I think it's an important lesson in science, not to expect perfection. And it's actually, it's really important to know that, because that means something is going to happen that you don't know what it is. Well, how can you… how can you… something unexpected is going to happen. So how can you expect the unexpected? When are you going to expect that something unexpected is going to, so you're kind of prepared? Well, the best way to be prepared is to not try to get narrow answers, you know, get yes/no answers. But you want to kind of look around the issue. You want to see the stuff that doesn't seem so important - it's not goal-directed. You know, if you have a goal, you don't want to... when I was working on this therapy, you know, for the virus, and we were funded by some drug companies, they didn't want us to go off on tangents, that, you know, that we think, gee, well, it doesn't have to do with the manufacture of the drug; this is pretty interesting stuff. They want you to, you know, they have land… what do they call them? Not landmarks, but…
[Q] Milestones.
Milestones, yeah. And they have, somebody's got them at an office in some top level of the drug company, and you have to sort of check in on the milestones so often. And if you hit the milestones, the stock goes up, you know, and if you don't hit the milestones, the Wall Street guys find out about it, and the stock goes down. So there's a lot wrapped up in not looking at extraneous stuff. Which, I think, in the long run is not a good idea, because actually you miss... because the history of science is, you always find stuff that you hadn't expected. That was certainly, you know, that's my personal experience. We weren't looking for a hepatitis virus, but we were prepared for the unexpected.
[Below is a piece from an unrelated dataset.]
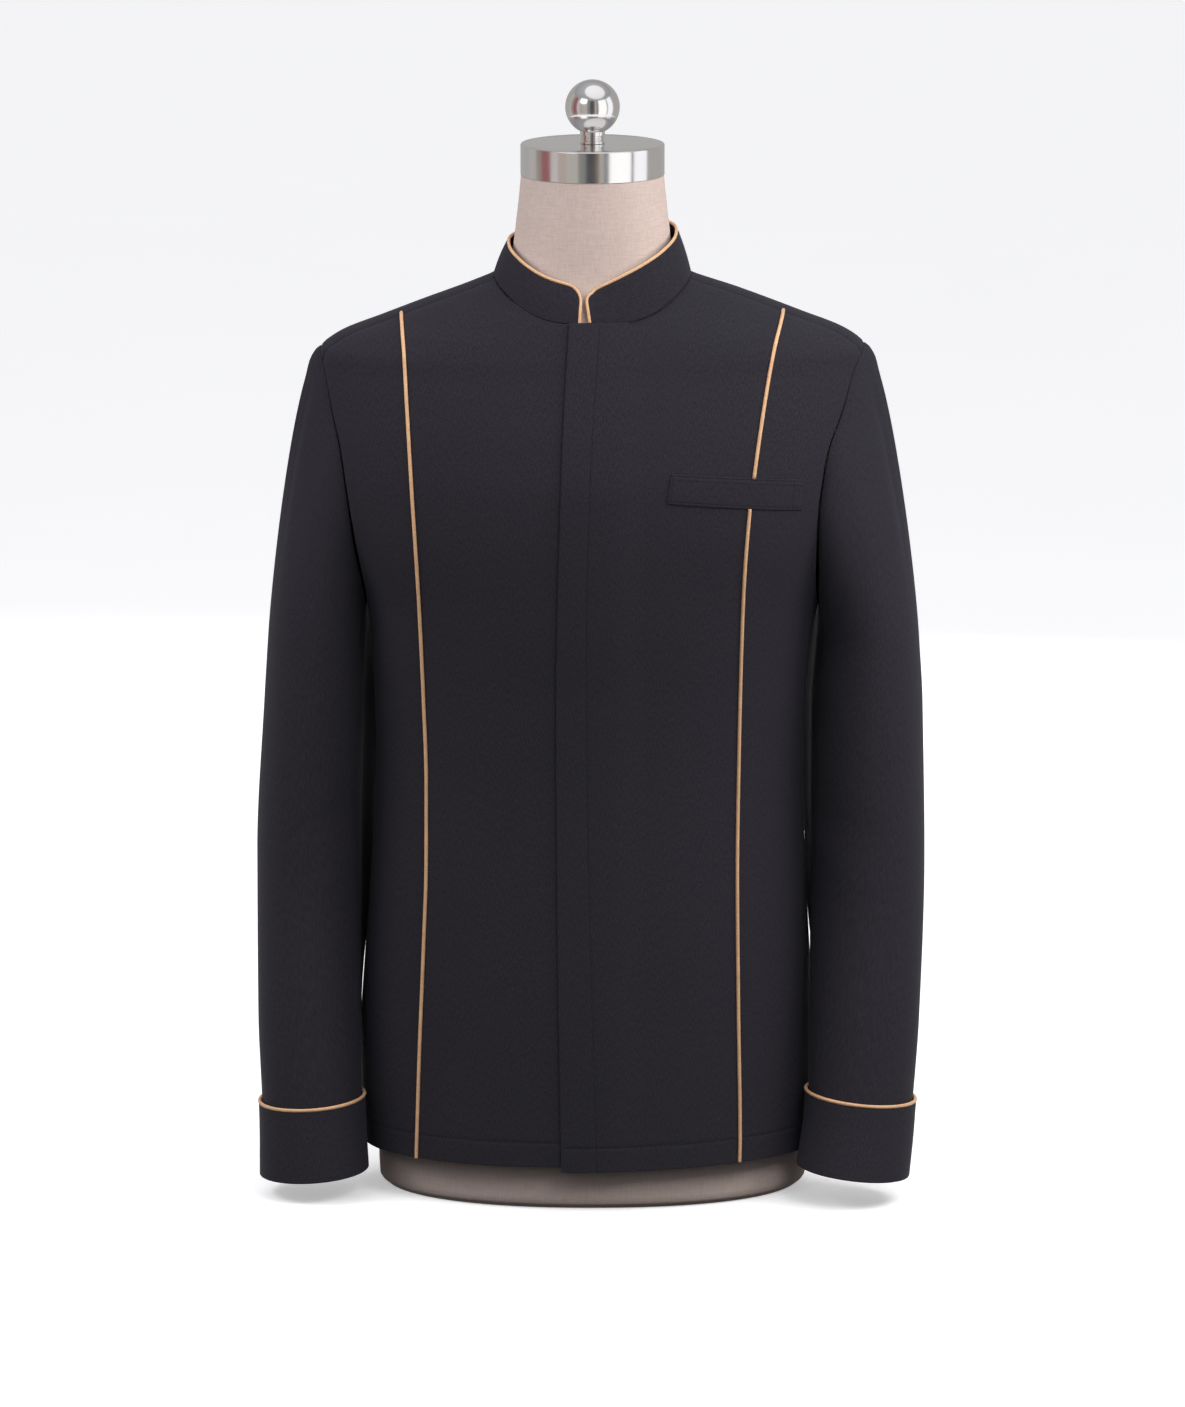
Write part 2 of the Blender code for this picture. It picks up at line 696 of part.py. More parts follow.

That's another Heraclitean... you know, Heraclitus, the 3rd, 4th Century BC Greek philosopher, I suppose. And he said you… you have to expect the unexpected, because it's fleeting. He's the same fellow who said, the same philosopher who said, you can't step twice into the same stream, you know, because it's always changing. Everything's in flux; you never can do the same experiment twice. And experimental science has tried to get around that by… by putting a cork in the test tube, you know, you put item A into item B; chemical A, chemical B. There's a cork in the test tube, so nothing outside gets in, then you look and see what results. But the cork's not tested, you know, there is no cork in the… in the world. So you'll always have this interference. I'm not arguing against that, because it's the development of experimental science that actually has brought us to where we are now, but there are limitations to it. It's not… it’s not always the… always the answer.